Mamas & Papas collapses into administration just six days after Mothercare goes bust
9 November 2019, 11:28
The nursery brand and manufacturer is closing six of its UK stores – here's the full list of axed branches.
Mamas & Papas has announced it's going into pre-packed administration and will close six of its UK stores.
Just days after rival brand Mothercare went bust, the children's clothing and pushchair retailer revealed it was making 73 staff instantly redundant and putting a further 54 jobs at risk.
Pulling stores off the high-street in Aberdeen, Fareham, Leamington, Lincoln, Milton Keynes and Preston, the British company admitted it was necessary to save the business.
Bosses believe in-branch sales are dwindling due to the fact that more customers are choosing to shop online, however its remaining 26 stores and concessions will continue to trade as normal.
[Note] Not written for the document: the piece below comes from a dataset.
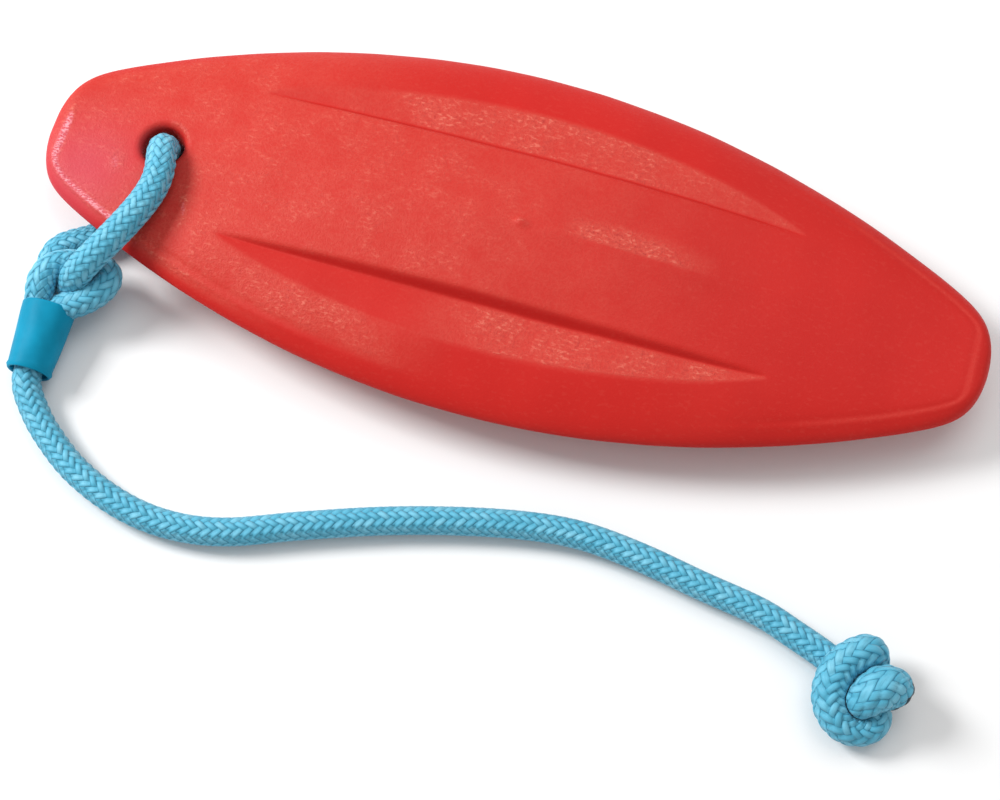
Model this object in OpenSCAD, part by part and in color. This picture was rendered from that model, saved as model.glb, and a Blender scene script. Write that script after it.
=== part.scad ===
// Small moulded foam float with a throwing rope: a surfboard-shaped body, a rope loop through
// the hole in its tail, and a line that is linked to the loop by an eye and ends in a knot.
// +X points to the nose, +Z is up, and the body rests on z = 0 with its middle over the origin.

/* [Float body] */
// Length from the tail to the nose
body_len = 302; // [280:1:320]
// Width across the widest part of the deck
body_w = 118; // [112:1:122]
// Height of the rail's widest line above the table, amidships
rail_z = 17; // [16:0.5:19]
// Height of the deck above the rail's widest line, amidships
crown_h = 16; // [14:0.5:18]
// Height of the deck above the rail's widest line, at the two ends
end_h = 4.2; // [3.5:0.1:5]
// How far the keel line rises at the two ends
rocker = 14.4; // [13.5:0.1:15]
// Depth that is cut off the belly to leave a flat rest
flat_cut = 1.2; // [0.8:0.1:1.6]

/* [Deck recesses] */
// Half the distance between the straight inner edges of the two recesses
recess_in = 23.5; // [22:0.5:25]
// Half the length of a recess
recess_half = 87; // [82:1:90]
// Depth of a recess at its inner wall, amidships
recess_depth = 3.9; // [2.5:0.1:4.5]
// Width of the recess floor, amidships
recess_w = 14; // [12:0.1:16]

/* [Rope hole] */
// Distance from the middle of the body to the hole in the tail
hole_x = 113.5; // [113:0.5:114]
// Diameter of the hole
hole_d = 13.4; // [13:0.1:14]
// Radius of the rounded rim at both mouths of the hole
rim_r = 2.6; // [2:0.1:3]

/* [Rope] */
// Diameter of the rope where it lies free
rope_d = 9; // [8.6:0.1:9]
// How much thinner the rope is where its strands press on each other
squeeze = 0.4; // [0.4:0.1:1]

/* [Sleeve] */
// Outer diameter at the end that holds the eye's two strands
sleeve_top_d = 16.5; // [16:0.1:16.8]
// Outer diameter at the end that the line leaves
sleeve_end_d = 13.4; // [13:0.1:13.6]
// Wall of the sleeve
sleeve_wall = 1; // [0.8:0.1:1.2]

/* [Hidden] */

half_len = body_len / 2;
outline_shift = 1.7;
outline_half = 179;
end_power = 44;
end_height_power = 70;
tip = 0.9995;
keel_power = 1.7;
belly_power = 2.2;
roundness = 0.6;
wall_lean = 0.7;
corner_gap = 0.15;
body_steps = 46;
rail_steps = 5;
belly_steps = 8;
tube_sides = 10;
loop_d = rope_d - squeeze;

// The loop of rope through the tail hole, in the order hole, over the rail, down through the eye,
// under the left strand of the eye and back below the tail. Its two ends meet inside the hole.
LOOP_ROUTE = [
    [-113.5, 0, 17], [-112.7, -2.4, 24.6], [-110.6, -7.8, 27.3], [-109.4, -14.3, 27.4],
    [-110.5, -21.5, 27.3], [-113.3, -29.6, 27], [-116.5, -36, 25.8], [-119.5, -41, 24.2],
    [-122.8, -45.4, 21.4], [-125.8, -48.3, 16.6], [-127.6, -49, 10.2], [-130.8, -48.6, 6],
    [-134.8, -46.9, 4.6], [-137.8, -44, 4.6], [-138.4, -40.2, 4.6], [-136.8, -36.4, 4.6],
    [-132.8, -33.4, 4.6], [-125.6, -28, 4.6], [-117.6, -16.6, 4.6], [-114, -5, 5.4],
    [-113.5, -0.4, 10.5], [-113.5, 0, 16.8]
];
// The eye of the throw line, from its left strand at the sleeve round to its right strand.
EYE_ROUTE = [
    [-136.6, -57.4, 9.4], [-137.2, -53.2, 12.2], [-136.9, -48.2, 13.9], [-134.4, -43.2, 13.9],
    [-129.5, -40.1, 13.9], [-123.6, -38.8, 13.9], [-118.4, -40, 13.9], [-115.6, -44.4, 13.9],
    [-116.6, -50.4, 13.7], [-121.3, -56.3, 12.3], [-127.6, -58.5, 9.4]
];
SLEEVE_TOP = [-132.1, -57.6, 8.5];
SLEEVE_END = [-131.4, -79.5, 6.9];
// The line from inside the sleeve along the table to the knot.
RUN_ROUTE = [
    [-132, -58.4, 8.3], [-131.5, -74, 6.9], [-130.6, -81.6, 5.4], [-127, -88, 4.6],
    [-120, -95.4, 4.6], [-107, -104.6, 4.6], [-90, -111.2, 4.6], [-73.6, -113.1, 4.6],
    [-57, -110.5, 4.6], [-36, -102.3, 4.6], [-13.5, -94.1, 4.6], [6.7, -88.1, 4.6],
    [27.3, -83.4, 4.6], [45.4, -81.4, 4.6], [64.5, -83, 4.6], [83.8, -86.4, 4.6],
    [102.7, -89.4, 4.6], [113, -92.8, 4.6], [121.5, -95.8, 4.6], [129, -99.3, 5.4]
];
// The stopper knot: a turn of rope that tilts up towards one side, and the lobe of its tail.
KNOT_CENTRE = [136.4, -105.6, 9.4];
KNOT_RISE = [0, 0, 30];
KNOT_LOBE = [143, -105, 12.4];
knot_tilt = 19;
knot_turn_r = 10;
knot_rope_d = 12;
knot_web = 8;
lobe_d = 16.4;

// Half the width of the outline at x, an almost symmetric lens with blunt, rounded ends.
function half_w(x) = body_w / 2 * (1 - pow((x + outline_shift) / outline_half, 2))
    * sqrt(1 - pow(abs(x) / half_len, end_power));
function end_fade(x) = sqrt(1 - pow(abs(x) / half_len, end_height_power));
function middle(x) = 1 - pow(x / half_len, 2);
function rail_line(x) = rail_z - 2 * pow(x / half_len, 2);
function deck_h(x) = (end_h + (crown_h - end_h) * pow(middle(x), 2)) * end_fade(x);
function keel_h(x) = (rail_line(x) + flat_cut - rocker * (1 - pow(middle(x), keel_power))) * end_fade(x);
function deck_power(x) = 1.45 + 3.8 * pow(x / half_len, 2);
function deck_z(x, y) = rail_line(x)
    + deck_h(x) * pow(max(0, 1 - pow(abs(y) / half_w(x), deck_power(x))), roundness);
function belly_z(x, y) = rail_line(x)
    - keel_h(x) * pow(max(0, 1 - pow(abs(y) / half_w(x), belly_power)), roundness);

// The recess at x, as depths and widths that fade to nothing at its two tips.
function recess_fade(x) = abs(x) < recess_half ? 1 - pow(x / recess_half, 2) : 0;
function inner_y(x) = abs(x) < recess_half ? recess_in
    : recess_in * half_w(x) / half_w(sign(x) * recess_half);
function wall_depth(x) = recess_depth * pow(recess_fade(x), 0.8);
function foot_y(x) = inner_y(x) + corner_gap + wall_lean * wall_depth(x);
function crease_y(x) = foot_y(x) + 2 * corner_gap + recess_w * pow(recess_fade(x), 0.9);
function floor_z(x, t) = (1 - t) * (deck_z(x, inner_y(x)) - wall_depth(x)) + t * deck_z(x, crease_y(x));

// One side of the section at x, from the middle of the deck out to the rail, as [y, z] pairs.
function deck_side(x) = concat(
    [for (t = [0.35, 0.7, 1]) [t * inner_y(x), deck_z(x, t * inner_y(x))]],
    [for (t = [0, 0.5, 1]) let (y = foot_y(x) + t * (crease_y(x) - foot_y(x))) [y, floor_z(x, t)]],
    [for (i = [1:rail_steps]) let (a = 90 * i / rail_steps,
        y = crease_y(x) + (half_w(x) - crease_y(x)) * sin(a)) [y, deck_z(x, y)]]
);
function belly_side(x) = [for (i = [1:belly_steps])
    let (y = half_w(x) * cos(90 * i / belly_steps)) [y, belly_z(x, y)]];
function section(x) = let (deck = deck_side(x), belly = belly_side(x), n = len(deck), m = len(belly))
    concat(
        [[x, 0, deck_z(x, 0)]],
        [for (p = deck) [x, p[0], p[1]]],
        [for (p = belly) [x, p[0], p[1]]],
        [for (i = [m - 2:-1:0]) [x, -belly[i][0], belly[i][1]]],
        [for (i = [n - 1:-1:0]) [x, -deck[i][0], deck[i][1]]]
    );

// Skin over rings of equal size, closed at both ends by triangles that meet in the ring's middle.
function mean(ring) = [for (p = ring) 1 / len(ring)] * ring;
module skin(rings) {
    n = len(rings[0]);
    last = (len(rings) - 1) * n;
    first_middle = last + n;
    last_middle = first_middle + 1;
    polyhedron(
        points = concat(
            [for (ring = rings) for (p = ring) p],
            [mean(rings[0]), mean(rings[len(rings) - 1])]
        ),
        faces = concat(
            [for (i = [0:n - 1]) [first_middle, (i + 1) % n, i]],
            [for (r = [0:n:last - n]) for (i = [0:n - 1]) let (
                a = r + i, b = r + (i + 1) % n, c = a + n, d = b + n) each [[a, d, c], [a, b, d]]],
            [for (i = [0:n - 1]) [last_middle, last + i, last + (i + 1) % n]]
        ),
        convexity = 8
    );
}

// Points of a smooth curve through a route, with n steps between each two of its points.
function curve_point(a, b, c, d, t) = 0.5 * ((2 * b) + (c - a) * t
    + (2 * a - 5 * b + 4 * c - d) * t * t + (3 * b - a - 3 * c + d) * t * t * t);
function smooth(route, n) = let (m = len(route), last = m - 1) concat(
    [for (i = [0:last - 1]) let (
        a = i > 0 ? route[i - 1] : 2 * route[0] - route[1],
        d = i + 2 < m ? route[i + 2] : 2 * route[last] - route[last - 1])
        for (k = [0:n - 1]) curve_point(a, route[i], route[i + 1], d, k / n)],
    [route[last]]
);
function unit(v) = v / norm(v);
function heading(points, i) = unit(points[min(i + 1, len(points) - 1)] - points[max(i - 1, 0)]);

// Frames carried along the curve without twist, so that neighbouring rings line up.
function carried(points, i, v) = i >= len(points) ? [] : let (
    dir = heading(points, i), side = unit(v - (v * dir) * dir))
    concat([side], carried(points, i + 1, side));
function ring(middle, r, side, top) = [for (k = [0:tube_sides - 1])
    let (a = 360 * k / tube_sides) middle + r * (cos(a) * side + sin(a) * top)];
module rope_tube(points, d) {
    sides = carried(points, 0, [0.3, 0.2, 1]);
    skin([for (i = [0:len(points) - 1])
        ring(points[i], d / 2, sides[i], cross(sides[i], heading(points, i)))]);
}

// Turns +Z onto the direction from one point to another and moves there.
module along(from, to) {
    dir = unit(to - from);
    translate(from) rotate([0, acos(dir[2]), atan2(dir[1], dir[0])]) children();
}

// Cutter for the rope hole: a straight bore that widens in a quarter circle at both mouths.
module hole_cutter() {
    top = deck_z(-hole_x, 0);
    bottom = belly_z(-hole_x, 0);
    mouth_r = hole_d / 2 + rim_r;
    over = 8;
    translate([-hole_x, 0, 0]) rotate_extrude($fn = 64) difference() {
        translate([0, bottom - over]) square([mouth_r, top - bottom + 2 * over]);
        translate([mouth_r, top - rim_r]) circle(r = rim_r, $fn = 32);
        translate([mouth_r, bottom + rim_r]) circle(r = rim_r, $fn = 32);
        translate([hole_d / 2, bottom + rim_r]) square([rim_r + 1, top - bottom - 2 * rim_r]);
    }
}

module float_body() {
    xs = [for (i = [0:body_steps]) let (t = 2 * i / body_steps - 1) half_len * tip * sin(90 * t)];
    color([0.82, 0.16, 0.14]) difference() {
        skin([for (x = xs) section(x)]);
        translate([-half_len, -body_w, -20]) cube([body_len, 2 * body_w, 20]);
        hole_cutter();
    }
}

module hole_loop() {
    color([0.3, 0.68, 0.8]) rope_tube(smooth(LOOP_ROUTE, 2), loop_d);
}

module line_eye() {
    color([0.3, 0.68, 0.8]) rope_tube(smooth(EYE_ROUTE, 2), loop_d);
}

module rope_sleeve() {
    length = norm(SLEEVE_END - SLEEVE_TOP);
    top_r = sleeve_top_d / 2;
    end_r = sleeve_end_d / 2;
    color([0.1, 0.55, 0.7]) along(SLEEVE_TOP, SLEEVE_END) rotate_extrude($fn = 48)
        polygon([[top_r - sleeve_wall, 0], [top_r, 0], [end_r, length], [end_r - sleeve_wall, length]]);
}

module line_run() {
    color([0.3, 0.68, 0.8]) rope_tube(RUN_ROUTE, rope_d);
}

module stopper_knot() {
    color([0.28, 0.65, 0.78]) union() {
        translate(KNOT_CENTRE) rotate(KNOT_RISE) rotate([knot_tilt, 0, 0]) rotate_extrude($fn = 48) {
            translate([knot_turn_r, 0]) circle(d = knot_rope_d, $fn = 32);
            translate([0, -knot_web / 2]) square([knot_turn_r, knot_web]);
        }
        translate(KNOT_LOBE) sphere(d = lobe_d, $fn = 48);
    }
}

float_body();
hole_loop();
line_eye();
rope_sleeve();
line_run();
stopper_knot();
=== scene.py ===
"""Looks of the throw float: a moulded foam body, a braided loop in its tail and a knotted throw line."""
import math

import bmesh
import bpy
import numpy as np
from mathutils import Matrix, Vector


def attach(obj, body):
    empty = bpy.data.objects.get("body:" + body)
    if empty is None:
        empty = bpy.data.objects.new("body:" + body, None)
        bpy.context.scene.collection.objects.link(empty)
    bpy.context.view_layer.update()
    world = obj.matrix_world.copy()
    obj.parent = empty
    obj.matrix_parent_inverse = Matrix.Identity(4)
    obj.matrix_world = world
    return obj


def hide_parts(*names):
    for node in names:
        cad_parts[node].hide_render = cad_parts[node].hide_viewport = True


MM = 0.001

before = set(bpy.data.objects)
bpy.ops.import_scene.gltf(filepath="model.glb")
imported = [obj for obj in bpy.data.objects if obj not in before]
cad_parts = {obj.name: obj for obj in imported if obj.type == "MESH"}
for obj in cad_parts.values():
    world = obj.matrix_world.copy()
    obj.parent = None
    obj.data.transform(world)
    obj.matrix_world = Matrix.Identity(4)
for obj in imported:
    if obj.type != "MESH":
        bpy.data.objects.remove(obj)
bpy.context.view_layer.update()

# ---------------------------------------------------------------- sizes, in millimetres

# The float's outline: half its length and width, the lens that its long sides follow, and how square
# its ends are cut.
HALF_LEN = 151.0
HALF_WIDTH = 59.0
OUTLINE_SHIFT = 1.7
OUTLINE_HALF = 179.0
OUTLINE_END_POWER = 44
# The float from the side: its rail above the table, its deck above the rail in the middle and at the
# ends, how its belly lifts and where it rests, and how round the rail and the ends are.
RAIL_Z = 17.0
CROWN_H = 16.0
END_H = 4.2
ROCKER = 14.4
FLAT_CUT = 1.2
REST_Z = 0.02
RAIL_POWER = 0.6
SIDE_END_POWER = 70

# The two recesses: their inner edge from the middle line, half their length, depth and floor width.
RECESS_IN = 23.5
RECESS_HALF = 87.0
RECESS_DEPTH = 3.9
RECESS_FLOOR = 14.0

# The hole in the tail and its rounded rims, and the patches of the skin's grid that they replace.
HOLE_X = -113.5
HOLE_R = 6.7
RIM_R = 2.6
PATCH_HALF = 13.6
PATCH_COLUMNS = 20

# The rope and its braid: how far the strands stand out, how deep the gaps are, and the mesh's rows
# round and along each strand.
ROPE_R = 4.5
BRAID_COLUMNS = 8
BRAID_PITCH = 3.05
BRAID_PROUD = 0.05
BRAID_DEPTH = 0.52
ROWS_ROUND = 10
ROWS_ALONG = 7
# A strand's shape in the braid: the part of a half wave that it rises and falls by, how much narrower
# it is where it dives, and how full its section is.
ARCH_START = 0.08
ARCH_PART = 0.84
ARCH_POWER = 0.6
DIVE_NARROWING = 0.38
STRAND_FILL = 1.96
STRAND_POWER = 2.6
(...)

Mamas & Papas chief executive Riccardo Cincotta said: “These actions are always difficult but they are also necessary in a challenging market to ensure Mamas & Papas achieves its considerable future potential.
“We remain fully focused on maintaining our position as the UK’s most popular nursery brand.
“We will continue to review our store portfolio in the light of customers’ changing behaviour and we remain fully committed to an omni-channel offering that reflects their evolving needs.”
Mamas & Papas was originally founded in Huddersfield in 1981 by David and Luisa Scacchetti.
The duo first started the business in the hope they would bring Italian design to the British baby buggy market.
In 2014, they sold the company to private equity firm Bluegem Capital following a restructuring process.
In the wake of the news, managing partner at Bluegem, Marco Capello, said: "As long-term owners of the business, we remain fully committed to supporting Mamas & Papas on its growth journey.
“The business now has a solid platform from which to achieve this ambition, so we can look forward to the future with confidence.”
British baby brand Mothercare collapsed and went bust earlier this week.
The children's store, which first hit the high-street in 1961, announced it was shutting down 79 branches across the country, causing the loss of 2,500 jobs.